Playful learning at Nova Pioneer a school developing  innovators and leaders

Playful learning, curiosity and exploration are essential for building knowledge.  At the same time, respect, responsibility, and community underpin Nova Pioneer’s curriculum. 

The curriculum incorporates play into daily school activities. A typical day at Nova Pioneer has many opportunities to learn in pairs and groups. The children learn to collaborate and share ideas.  The transition times and classroom routines support fun and play while learning. 

Game- and play-based activities reinforce literacy and numeracy lessons and build core skills.  Exploration days develop deep, inquiry based learning, that is playful and joyful.


Balanced learning

A pedagogy of play helps balance play with traditional school structures. For example, in play, children take risks and try new things. In a school we want our children to be safe from physical and psychological harm. “Both of these things are true,” explains Mardell. “We want children to explore and we don’t want them to get hurt. Realizing that the two aspects are not mutually exclusive was a defining moment in our research. We need to figure out a way for teachers to do both.”

At Nova Pioneer, play is woven into the more traditional Cambridge curriculum. Literacy and numeracy games are often part of the morning meetings. Children get to practice their skills, and teachers get to assess progress.

Teachers introduce the children to literacy and science objectives through real-life scenarios. They learn the importance and use specific academic concepts in small collaborative groups.


It takes a village

Learning does not happen only in the hallowed ground of the schoolyard. As the saying goes, “It takes a village to raise a child.” Children are always learning. Parents can support teachers in a learning through play approach. “Ask your children questions and share in their wonder,” Mardell says.

Parents must become active participants in their child’s learning. Inquire about the explorations your child is doing at school. Find meaningful ways to support it. If they are learning about animals, plan a trip to the zoo. If they are learning about trees and plants take them out into the garden or a park.

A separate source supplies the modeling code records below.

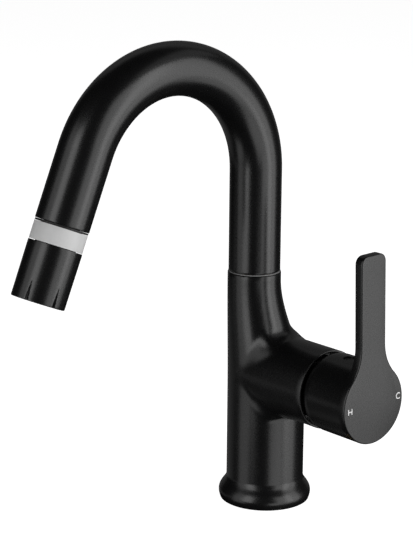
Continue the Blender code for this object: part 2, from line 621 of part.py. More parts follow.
def grip_cutter(name, parent):
    """A wedge that cuts one tapering V groove into the nozzle's rim."""
    top, depth, half = NOZZLE_END - 12.5, 0.9, 1.25
    rim = NOZZLE_END + 2.0
    outer = NOZZLE_R + 1.0
    inner = NOZZLE_TIP_R - depth
    points = [(NOZZLE_R + 0.05, 0.0, top), (outer, -0.2, top), (outer, 0.2, top),
              (inner, 0.0, rim), (outer, -half * 1.9, rim), (outer, half * 1.9, rim)]
    faces = [(0, 1, 2), (3, 5, 4), (0, 3, 4, 1), (0, 2, 5, 3), (1, 4, 5, 2)]
    return add_mesh(name, points, faces, parent)


def main():
    clear_scene()
    parts = {
        "black": principled("black_powder_coat", (0.012, 0.012, 0.013), 0.42),
        "black_plastic": principled("black_plastic", (0.010, 0.010, 0.010), 0.5),
        "ring_plastic": principled("light_grey_plastic", (0.50, 0.50, 0.50), 0.55),
        "grey_plastic": principled("grey_plastic", (0.10, 0.10, 0.11), 0.5),
        "white_plastic": principled("white_plastic", (0.75, 0.75, 0.72), 0.45),
        "steel": principled("stainless_steel", (0.60, 0.60, 0.60), 0.3, 1.0),
        "brass": principled("brass", (0.70, 0.52, 0.25), 0.35, 1.0),
        "rubber": principled("black_rubber", (0.02, 0.02, 0.02), 0.8),
        "ceramic": principled("white_ceramic", (0.85, 0.85, 0.82), 0.2),
        "hose": principled("grey_braided_hose", (0.25, 0.25, 0.26), 0.6),
    }
    root = axis_empty("deck_datum", Matrix.Identity(4))
    barrel = axis_empty("barrel_axis", barrel_frame())
    turning = axis_empty("lever_turn_axis", barrel_frame(LEVER_REST_TURN))
    spout = axis_empty("spout_axis", Matrix.Translation((NECK_X * MM, NECK_Y * MM, 0)))
    leg = axis_empty("leg_axis", leg_frame())
    make_body(parts["black"], root, barrel)
    make_mounting(parts["steel"], parts["brass"], parts["rubber"], root)
    ring("swivel_washer", NECK_R - 0.35, 13.2, JOINT_Z - 0.6, JOINT_Z, segments=40, parent=spout,
         material=parts["ring_plastic"])
    start, base = make_cartridge(parts, barrel)
    make_rotor(parts, turning, start, base)
    make_bonnet(parts["black"], barrel)
    make_lever(parts, turning)
    make_spout(parts, spout, leg)
    make_hoses(parts, root)
    make_head(parts, leg, leg)


main()
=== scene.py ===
"""Looks for the pull-down faucet: fine meshes, procedural materials, camera and studio light.

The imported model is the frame. The origin is the centre of the foot on the deck, +Z is up, the spout reaches
towards -Y and the lever is on the +X side. Shapes are written in millimetres and turned into metres by MM.
"""
import json
import math

import bmesh
import bpy
import numpy as np
from mathutils import Matrix, Vector


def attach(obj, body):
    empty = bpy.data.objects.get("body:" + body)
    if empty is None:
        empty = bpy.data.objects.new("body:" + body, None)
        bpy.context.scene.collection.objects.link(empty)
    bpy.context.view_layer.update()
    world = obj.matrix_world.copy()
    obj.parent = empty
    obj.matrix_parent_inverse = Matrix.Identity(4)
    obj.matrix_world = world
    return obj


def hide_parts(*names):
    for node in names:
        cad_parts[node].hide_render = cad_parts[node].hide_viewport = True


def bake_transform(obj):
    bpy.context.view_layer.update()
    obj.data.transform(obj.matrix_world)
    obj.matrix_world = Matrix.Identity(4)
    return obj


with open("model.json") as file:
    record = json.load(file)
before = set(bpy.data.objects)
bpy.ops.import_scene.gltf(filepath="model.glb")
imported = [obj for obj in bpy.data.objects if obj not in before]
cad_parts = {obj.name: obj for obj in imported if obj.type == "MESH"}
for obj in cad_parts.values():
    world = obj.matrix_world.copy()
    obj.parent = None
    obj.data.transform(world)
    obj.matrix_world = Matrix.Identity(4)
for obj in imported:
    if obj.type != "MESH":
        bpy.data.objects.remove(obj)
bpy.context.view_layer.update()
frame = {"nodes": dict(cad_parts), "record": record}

MM = 0.001
MERGE = 0.002                  # points closer than this become one, millimetres
SHARP = 40.0                   # edges bent by more than this many degrees stay sharp
FINE_SHARP = 30.0              # the same, on the lever and the nozzle
SEGMENTS = 96                  # round a turned piece

# ---- dimensions shared with the CAD model, millimetres ----
GAP = 0.3                      # clearance between pieces that touch
NECK_X, NECK_Y = -4.0, -7.0    # axis of the neck and spout, seen from the foot's centre
NECK_R = 15.5
NECK_BORE = 12.7
NECK_FLOOR = 105.0
JOINT_Z = 139.3                # where the spout swivels
NECK_TOP = JOINT_Z - 0.9
TUBE_R = 15.0
TUBE_BORE = 13.4
TUBE_TOP_Z = 198.4             # end of the spout's straight riser
ARCH_R = 62.75                 # centre line of the bend
ARCH_TURN = math.radians(157.5)
LEG_END = 41.0                 # the leg, measured from the end of the bend
COLUMN_R = 22.75
BARREL_R = 22.95
BARREL_Z = 79.25
BARREL_END = 53.3
FLANGE_R = 27.2
CARTRIDGE_BORE = 18.2
CARTRIDGE_FLOOR = 16.5
MOUTH_R = 21.6                 # wide mouth that the lever's skirt dips into when it lifts
MOUTH_FLOOR = 43.5
SKIRT_START = 54.5
SKIRT_R = 22.7
SKIRT_BORE = 19.4
LEVER_FACE = 88.75             # just under the CAD model's, which leaves room for the printed marks
LEVER_BACK = 83.2
BLADE_HALF = 9.2
BLADE_TOP = 85.6               # above the barrel's axis
BLADE_FILLET = 27.0
LEVER_REST_TURN = math.radians(2.0)
SCREW_X = 69.7                 # the set screw, along the barrel
SCREW_WAY_R = 3.6
GASKET_R = 22.4
GASKET_BORE = 19.4
GASKET_T = 2.0
SHANK_R = 16.0
SHANK_BORE = 14.5
SHANK_BOTTOM = -62.0
SHANK_TOP = 11.7
RING_START, RING_END = 42.5, 52.4
RING_R = 14.8
RING_BORE = 11.5
NOZZLE_START, NOZZLE_END = 52.7, 84.0
NOZZLE_R = 14.95
NOZZLE_TIP_R = 14.8
GRIPS = 6
GRIP_PHASE = 0.04              # the first groove, in parts of the spacing
HOSE_R = 4.7
HOSE_SPLIT = 8.0               # down the leg, where the stretch that pulls out begins
HOSE_END = 30.0


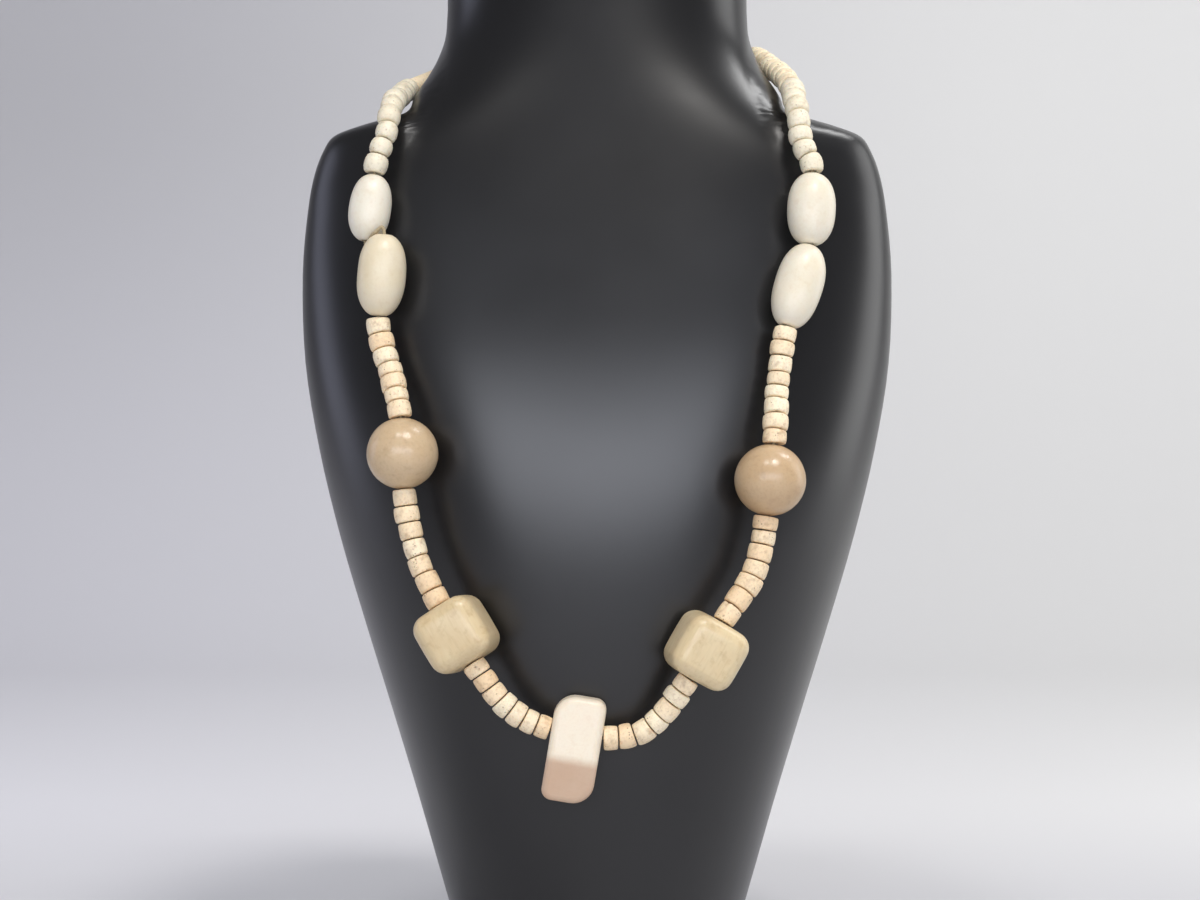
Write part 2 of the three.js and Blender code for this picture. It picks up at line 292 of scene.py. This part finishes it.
# The thread's way round, over the viewer's right shoulder first, with names for the places
# where it enters and leaves a large bead or where a run of discs ends.
ROUTE = [
    ("pendant_in", -0.0147, -0.0778, 0.0902),
    ("pendant_out", 0.0016, -0.0778, 0.0875),
    ("", 0.0158, -0.0776, 0.0904),
    ("cube_right_in", 0.03, -0.0794, 0.107),
    ("cube_right_out", 0.0401, -0.0787, 0.1245),
    ("", 0.0505, -0.075, 0.1403),
    ("round_right_in", 0.0548, -0.0732, 0.159),
    ("round_right_out", 0.0571, -0.0724, 0.1816),
    ("", 0.0587, -0.067, 0.1995),
    ("oval_right_low_in", 0.0619, -0.0632, 0.2201),
    ("oval_right_joint", 0.0701, -0.0565, 0.2472),
    ("oval_right_high_out", 0.0711, -0.052, 0.2714),
    ("", 0.0682, -0.0488, 0.281),
    ("", 0.0666, -0.0424, 0.2936),
    ("shoulder_right", 0.0658, -0.025, 0.3035),
    ("", 0.0628, -0.008, 0.3105),
    ("", 0.0592, 0.005, 0.3155),
    ("neck_right", 0.055, 0.0174, 0.3192),
    ("", 0.0417, 0.038, 0.3205),
    ("back_right", 0.0289, 0.0466, 0.3207),
    ("", 0.0149, 0.0522, 0.3208),
    ("", 0.0, 0.0542, 0.3208),
    ("back_left", -0.0149, 0.0522, 0.3203),
    ("", -0.029, 0.0464, 0.3193),
    ("", -0.0418, 0.038, 0.3176),
    ("tube_in", -0.0552, 0.0178, 0.3131),
    ("tube_out", -0.0646, -0.006, 0.3053),
    ("", -0.0673, -0.023, 0.3003),
    ("", -0.0686, -0.0392, 0.2952),
    ("", -0.0702, -0.0466, 0.2848),
    ("oval_left_high_in", -0.0737, -0.0499, 0.2712),
    ("oval_left_high_out", -0.0764, -0.0523, 0.2488),
    ("", -0.0733, -0.0578, 0.251),
    ("oval_left_low_in", -0.0698, -0.0588, 0.251),
    ("oval_left_low_out", -0.0717, -0.0586, 0.2237),
    ("", -0.0673, -0.0628, 0.2055),
    ("round_left_in", -0.0637, -0.069, 0.1901),
    ("round_left_out", -0.0625, -0.0698, 0.1677),
    ("", -0.0589, -0.0713, 0.1479),
    ("cube_left_in", -0.0504, -0.0748, 0.1294),
    ("cube_left_out", -0.0398, -0.0776, 0.112),
    ("", -0.0288, -0.0782, 0.0976),
]
THREAD_STEPS = 40
THREAD_RADIUS = 0.0006
THREAD_FUZZ = 0.0002

cotton, shader, place = finish("waxed_cotton")
fibre = speckle(place, 1500.0)
feed(
    shader,
    Base_Color=blended(fibre, colour("8d7a5c"), colour("c9ba96")),
    Roughness=0.85,
    Normal=bump(fibre, THREAD_FUZZ),
)

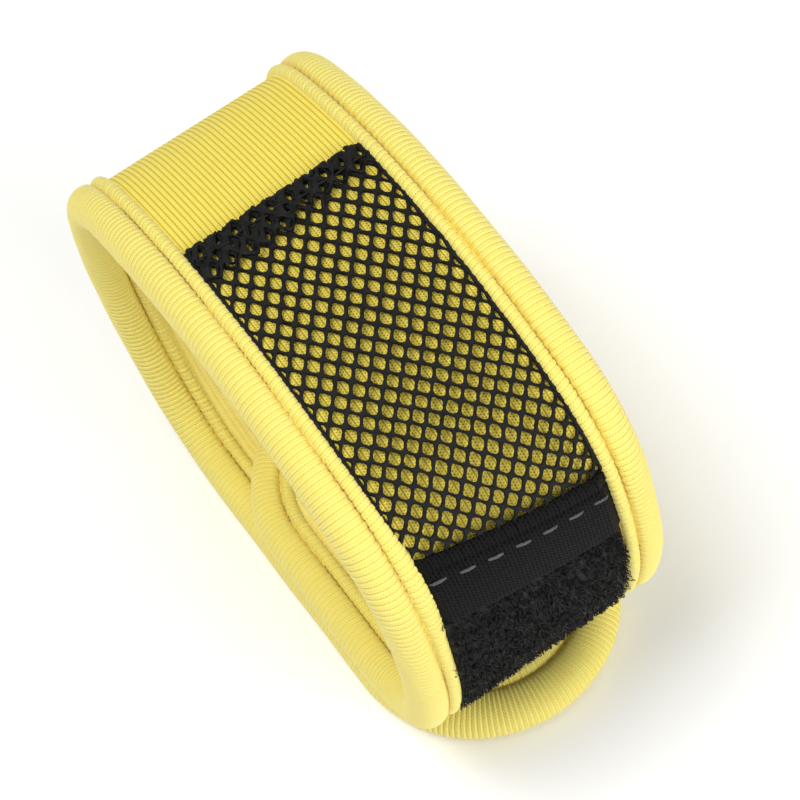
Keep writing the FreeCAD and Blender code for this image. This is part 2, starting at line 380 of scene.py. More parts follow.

“Ask your children questions; have conversations. Enjoy being curious and exploring with your child. This way, you lead your child by your own example. “A playful learning environment at home supports your children. It makes it more fun to be together and enjoy learning together,” says Mardell.


Adapting to change

There is a lot of hype around emerging technologies. The changes our children will need to adapt to are not in the far-flung reaches of science fiction. Self-driving cars and robots that perform surgeries already exist. It is only a matter of time before they become normal, for good or ill.

Nova Pioneer integrates technology into blended learning with Maths and Literacy. Hugo explains, “We use Mathletics and Reading Eggs programs for these rotations. These are game-based. Exploration Days also incorporate technology. Children learn basic coding, circuitry and even robotics.” 

“Our children are going solve problems using new technology,” says Mardell. “They cannot learn how to do this from a textbook because we do not know exactly what that technology is.  There isn’t a textbook about this.”

Children who learn through play have the confidence to handle uncertainty. We equip them with skills and empathy to work together in groups to solve common problems. 


Children who go to schools like this emerge as democratic citizens. They are adept at communicating, and creative. These children have learnt through doing long-term projects, and group work. They will be well prepared for the challenges they are going to meet in the future. 

The Pedagogy of Play – employed by schools like Nova Pioneer – will have a profoundly positive effect.  It will create a generation of engaged, caring and optimistic leaders. Leaders who are excited to tackle the challenges that may lie ahead.